The Tennessee Titans can clinch a playoff spot this weekend with a road win over the Houston Texans. There are other permutations for them to get in if they lose, but that would put the Titans on a three-game skid entering the playoffs the following week, which no one would feel good about. But, the Titans could also head into the playoffs with a dubious distinction as they are tied with two other teams (Dolphins and Panthers) for surrendering a league-worst 56 sacks this season. However, the Titans have given up 56 sacks on just 427 pass attempts -- ranking dead last in the league in sack percentage -- for roughly one sack for every 7.6 pass attempts, whereas the Dolphins give up one sack per every 10 pass attempts and the Panthers every 10.4 attempts. The problem with the Titans surrendering a sack every 7.6 pass attempts is that they are a run-heavy team, running the ball approximately 47 percent of the time, which is more than the league average. The negative plays seem to compound their inability to overcome it that much more difficult.

But let's get away from the numbers for a minute. All negative plays put stress on an offense, whether those are penalties, tackles for loss or sacks. In last week's shootout against the New Orleans Saints that saw 66 total points on the scoreboard, the Titans struggled to match scores with the Saints despite jumping out to an early 14-3 lead. In fact, the Titans were zero of six on third-and-10-plus situations. Five sacks also contributed to the struggles, but rarely are sacks the lone responsibility of the offensive line. Let's examine one third-down situation when the Titans gave up a sack. It was third-and-1 from their own 36 with 3:50 to go in the second quarter, the Titans, who held a 14-3 lead, opted to pass the ball with star running back Derrick Henry on the sideline with a hamstring injury. (I'm sure if Mike Vrabel had to do this all over again, he would have demanded a QB sneak from Ryan Tannehill.) The Titans ran a pick in the middle of the field against the Saints' sticky man-to-man coverage. As Tannehill waited for the receiver to break free, linebacker Demario Davis rushed off the edge and sacked the QB for a 10-yard loss, ultimately forcing a punt. On the play, left tackle Taylor Lewan got stepped on, stumbled backward and fell, allowing Davis to easily get to Tannehill's blindside.

These plays stand out when reflecting back on a loss. Here's another.

On the series before, the Titans faced a third-and-10 from their own 16-yard line when they called a slide right protection, in which they were supposed to build a picket fence to trap anything coming on a blitz or stunt. On the backside away from Lewan, the Titans kept two tight ends in, but the Saints only rushed four players (including inside linebacker A.J. Klein) vs. the Titans' seven-man max pass protection.

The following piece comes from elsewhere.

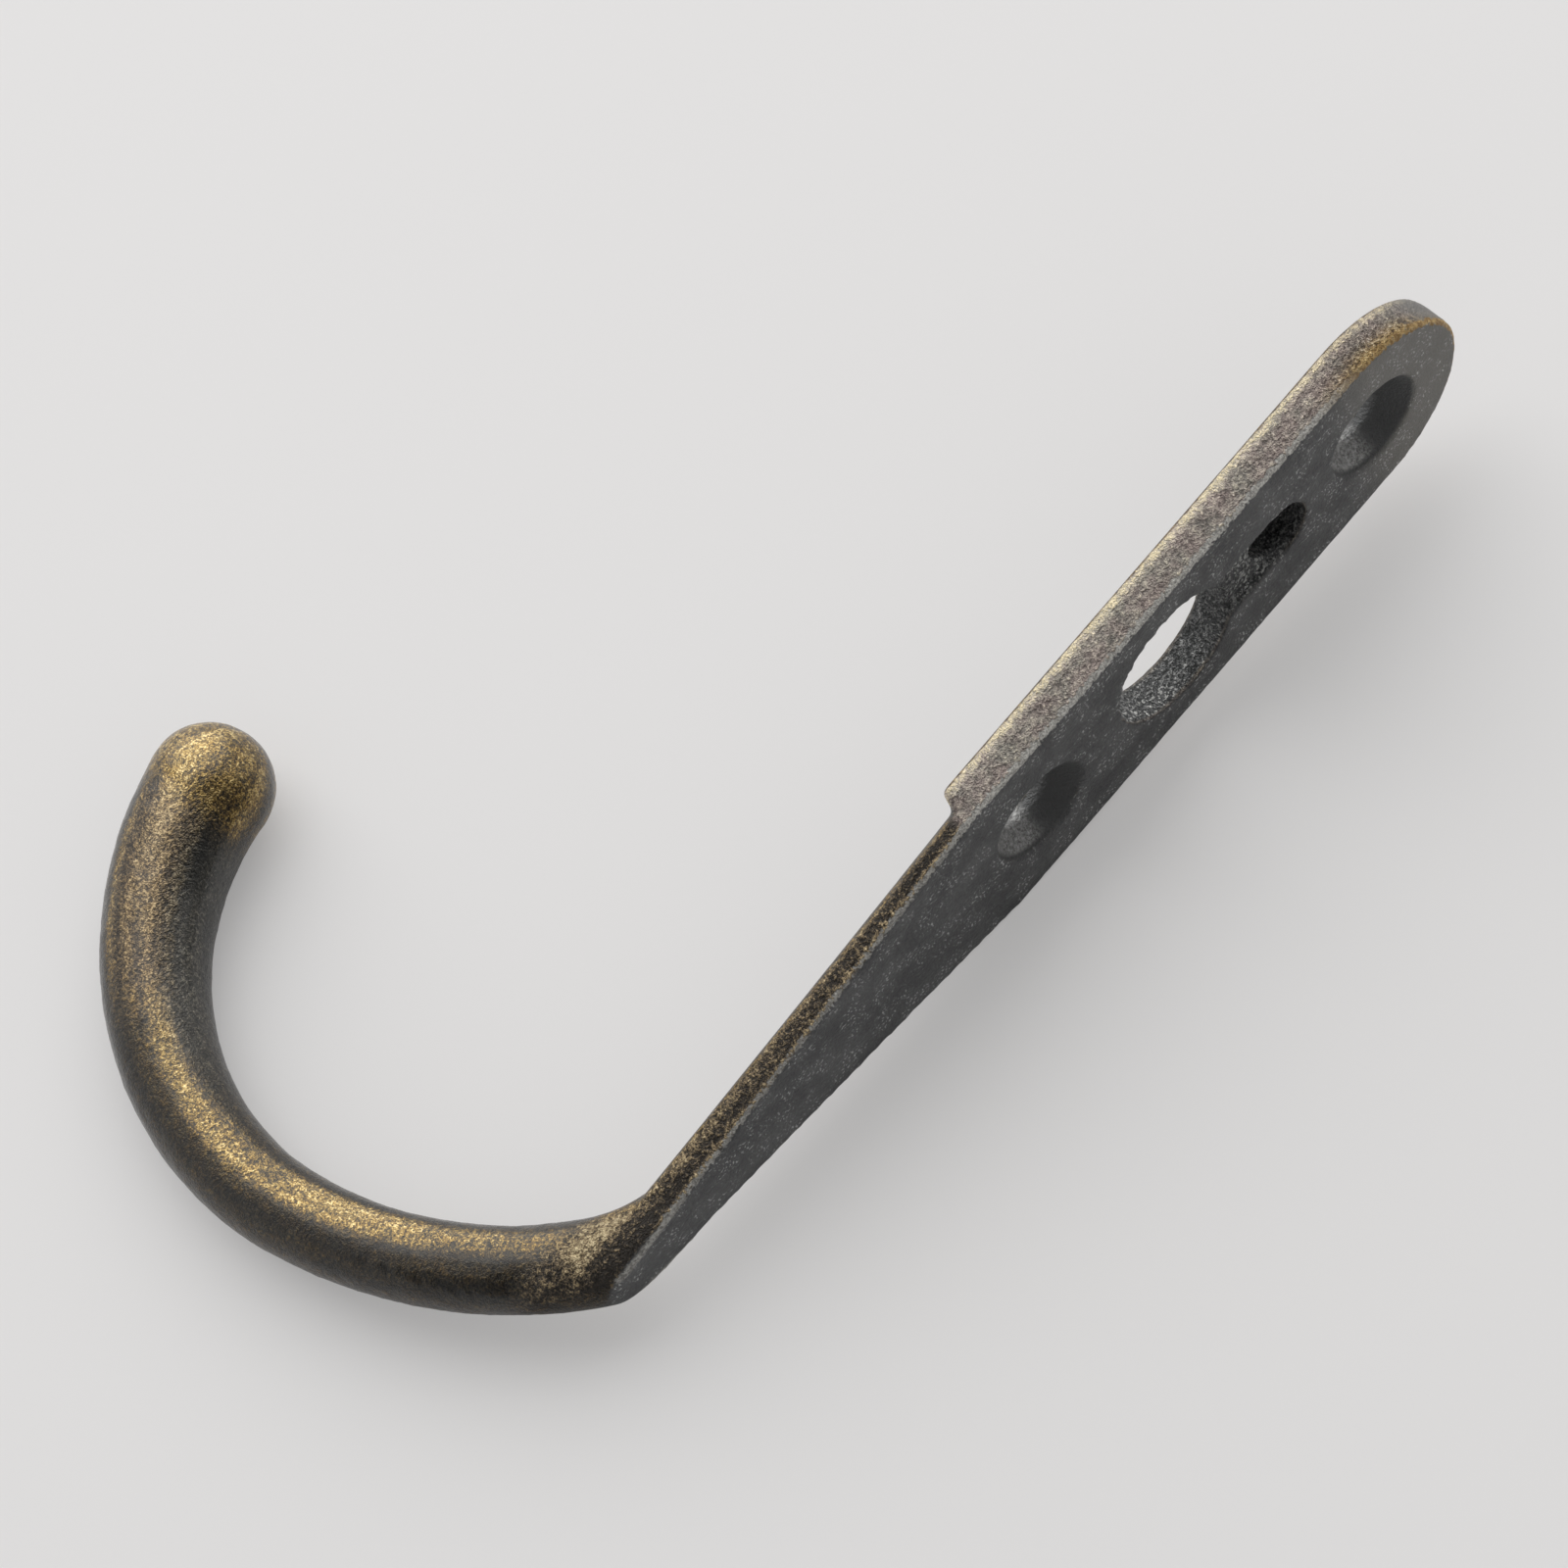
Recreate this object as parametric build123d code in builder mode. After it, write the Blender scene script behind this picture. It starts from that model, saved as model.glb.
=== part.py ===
from build123d import *
import math
import os

# A single-prong coat hook, cast in one piece: a flat mounting plate, a tapering
# half-round stem below it, and a round arm that swings forward and curls up to a
# thick ball-like end.
# Frame: the back face lies on Y = 0 and faces +Y, the arm reaches towards -Y,
# +Z runs up the plate, and the origin is the keyhole's centre. Millimetres.

# Two screw holes, each a straight bore at the front that flares open to the back
screw_spacing = 26.2
screw_pair_height = 2.5
screw_hole_radius = 2.1
screw_flare_radius = 3.2
screw_bore_length = 0.9

# Mounting plate, round at the top and square-ended where it steps down to the stem
plate_width = 12.8
plate_thickness = 2.4
plate_above_screw = 6.5
plate_below_screw = 3.2
plate_front_round = 0.5
back_edge_chamfer = 0.2

# Keyhole: a round through-opening, a shallow slot above it and a pocket at the slot's end
keyhole_radius = 4.2
slot_width = 4.2
slot_depth = 0.5
slot_to_screw_web = 2.2
pocket_radius = 1.9
pocket_floor = 0.8

# Stem: a flat back, side walls that deepen downwards and a crowned front
stem_length = 22.5
stem_front_step = 0.1
stem_top_side = 0.6
stem_foot_side = 1.7
stem_foot_crown = 0.7
stem_side_bow = 0.1
stem_inside_plate = 2.0
stem_tail = 5.7
stem_tail_inset = 0.7
stem_stations = 5

# Arm: a round bar that leaves the stem in a bend, drops forward and curls up
arm_inside_stem = 2.0
bend_radius = 9.6
bend_angle = 40.7
drop_radius = 25.1
drop_angle = 40.0
curl_radius = 17.0
curl_angle = 89.4
root_radius = 2.3
lowest_radius = 2.38
rising_radius = 2.82
neck_radius = 3.45
ball_radius = 3.5

# Heights and depths that follow from the sizes above
lower_screw = screw_pair_height - screw_spacing / 2
upper_screw = screw_pair_height + screw_spacing / 2
plate_top = upper_screw + plate_above_screw
plate_foot = lower_screw - plate_below_screw
half_width = plate_width / 2
flare_depth = plate_thickness - screw_bore_length
flare_angle = 2 * math.degrees(math.atan((screw_flare_radius - screw_hole_radius) / flare_depth))
slot_top = upper_screw - screw_flare_radius - slot_to_screw_web
pocket_depth = plate_thickness - pocket_floor
stem_top_crown = plate_thickness - stem_front_step - stem_top_side
arm_root = plate_foot - stem_length
stem_foot = arm_root - stem_tail
stem_foot_half_width = root_radius - stem_tail_inset


def on_back(height):
    """A plane on the back face at this height, facing out of the back."""
    return Plane(origin=(0, 0, height), x_dir=(-1, 0, 0), z_dir=(0, 1, 0))


with BuildPart() as mounting_plate:
    with BuildSketch(Plane.XZ):
        straight = plate_top - half_width - plate_foot
        with Locations((0, plate_top - half_width)):
            Circle(half_width)
        with Locations((0, plate_foot + straight / 2)):
            Rectangle(plate_width, straight)
    extrude(amount=plate_thickness)
    foot_corners = mounting_plate.edges().filter_by(Axis.Y).group_by(Axis.Z)[0]
    front_rim = mounting_plate.faces().sort_by(Axis.Y)[0].edges()
    fillet(foot_corners + front_rim, plate_front_round)
    back_rim = mounting_plate.faces().sort_by(Axis.Y)[-1].edges()
    chamfer(back_rim.sort_by(Axis.Z)[1:], back_edge_chamfer)

# The stem's side seen from behind: a long shallow arc that narrows to the arm's root
with BuildLine(Plane.XZ) as stem_side:
    SagittaArc(
        (half_width, plate_foot),
        (stem_foot_half_width, stem_foot),
        -stem_side_bow,
    )

with BuildPart() as stem:
    for station in range(stem_stations):
        share = station / (stem_stations - 1)
        side_point = stem_side.line @ share
        reach = side_point.X
        side = stem_top_side + share * (stem_foot_side - stem_top_side)
        crown = stem_top_crown + share * (stem_foot_crown - stem_top_crown)
        with BuildSketch(Plane.XY.offset(side_point.Z)):
            with BuildLine():
                back = Line((-reach, 0), (reach, 0))
                Line(back @ 1, (reach, -side))
                EllipticalCenterArc((0, -side), reach, crown, start_angle=180, arc_size=180)
                Line((-reach, -side), back @ 0)
            make_face()
    loft()
    stem_back = stem.faces().sort_by(Axis.Y)[-1]
    chamfer(stem_back.edges().sort_by(Axis.Z)[1:-1], back_edge_chamfer)
    stem_top = stem.faces().sort_by(Axis.Z)[-1]
    extrude(stem_top, amount=stem_inside_plate)

# The arm's centre line in the plane of symmetry, from inside the stem to the ball
with BuildLine(Plane.YZ) as arm_line:
    inside = Line((0, arm_root + arm_inside_stem), (0, arm_root))
    bend = JernArc(inside @ 1, inside % 1, bend_radius, -bend_angle)
    drop = JernArc(bend @ 1, bend % 1, drop_radius, -drop_angle)
    curl = JernArc(drop @ 1, drop % 1, curl_radius, -curl_angle)
arm_path = arm_line.wire()

with BuildPart() as arm:
    arm_sections = [
        (inside @ 0, inside % 0, root_radius),
        (bend @ 1, bend % 1, root_radius),
        (drop @ 1, drop % 1, lowest_radius),
        (curl @ 0.5, curl % 0.5, rising_radius),
        (curl @ 1, curl % 1, neck_radius),
    ]
    for place, heading, radius in arm_sections:
        with BuildSketch(Plane(origin=place, z_dir=heading)):
            Circle(radius)
    sweep(path=arm_path, multisection=True)
    with Locations(curl @ 1):
        Sphere(ball_radius)
    # The flat back face cuts the bar off where it leaves the stem
    split(bisect_by=Plane.XZ, keep=Keep.TOP)
    cut_face = arm.faces().filter_by(Plane.XZ).sort_by(Axis.Y)[-1]
    chamfer(cut_face.edges().sort_by(Axis.Z)[:-1], back_edge_chamfer)

with BuildPart() as coat_hook:
    add(mounting_plate.part)
    add(stem.part)
    add(arm.part)

    # Screw holes
    with Locations(on_back(lower_screw), on_back(upper_screw)):
        CounterSinkHole(
            radius=screw_hole_radius,
            counter_sink_radius=screw_flare_radius,
            depth=plate_thickness,
            counter_sink_angle=flare_angle,
        )

    # Keyhole
    slot_end = slot_top - slot_width / 2
    with Locations(on_back(0)):
        Hole(keyhole_radius, depth=plate_thickness)
    with BuildSketch(Plane.XZ):
        with Locations((0, slot_end / 2)):
            Rectangle(slot_width, slot_end)
        with Locations((0, slot_end)):
            Circle(slot_width / 2)
    extrude(amount=slot_depth, mode=Mode.SUBTRACT)
    with Locations(on_back(slot_top - pocket_radius)):
        Hole(pocket_radius, depth=pocket_depth)

coat_hook.part.label = "coat_hook"

os.makedirs("parts", exist_ok=True)
export_step(coat_hook.part, "parts/coat_hook.step")
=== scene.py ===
import bmesh
import bpy
import numpy as np
from mathutils import Matrix, Vector


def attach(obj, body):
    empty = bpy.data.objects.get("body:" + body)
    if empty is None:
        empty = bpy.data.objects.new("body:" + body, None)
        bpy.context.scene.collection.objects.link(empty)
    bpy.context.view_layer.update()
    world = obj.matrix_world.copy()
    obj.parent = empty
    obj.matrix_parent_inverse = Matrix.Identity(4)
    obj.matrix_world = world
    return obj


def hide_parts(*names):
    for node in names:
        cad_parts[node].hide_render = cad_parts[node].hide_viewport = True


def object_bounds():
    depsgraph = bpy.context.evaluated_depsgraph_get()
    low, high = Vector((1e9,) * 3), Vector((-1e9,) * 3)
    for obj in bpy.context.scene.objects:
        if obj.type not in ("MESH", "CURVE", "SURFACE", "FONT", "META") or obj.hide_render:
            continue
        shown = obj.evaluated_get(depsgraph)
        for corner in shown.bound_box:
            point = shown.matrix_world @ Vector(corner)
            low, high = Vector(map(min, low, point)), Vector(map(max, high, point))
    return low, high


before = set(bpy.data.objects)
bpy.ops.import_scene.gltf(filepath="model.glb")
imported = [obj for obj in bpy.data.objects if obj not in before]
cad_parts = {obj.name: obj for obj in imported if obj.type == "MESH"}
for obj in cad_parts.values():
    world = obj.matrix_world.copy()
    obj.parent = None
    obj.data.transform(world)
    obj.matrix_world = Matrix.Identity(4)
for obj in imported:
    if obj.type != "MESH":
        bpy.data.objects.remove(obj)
cad_low, cad_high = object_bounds()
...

Klein started at Lewan and continued to his left. Lewan let Klein go because he thought he those two tight ends would seal the backside. Well, the tight ends got caught with tunnel vision and didn't see Klein come free. He ultimately sacked Tannehill.

This should never happen to a veteran group in a huge game this late in the season, yet these breakdowns continue to occur. Oddly enough, the Titans are 6-3 with Tannehill as the starting QB and average nearly 30 points per game during that stretch. None of that matters now. It's a one-game season to earn the sixth seed in the AFC playoff picture. It will help getting their workhorse Henry back after a week of rest, especially in short-yardage and goal-line situations.

But the offensive line, tight ends, running backs and the play-callers have to be better. That's the bottom line. If it's a slide protection, the tight ends MUST seal the backside. And third-and-1 cannot be a pass. And finally, keeping sacks and negative plays to a minimum is at a premium. Good teams do all of these things. If the Titans want to finish 9-7 for the fourth-straight year and have a chance to play spoiler in January, they need all facets of the offense to eliminate the plays that keep putting them in difficult situations. That starts with cleaning up pass protection.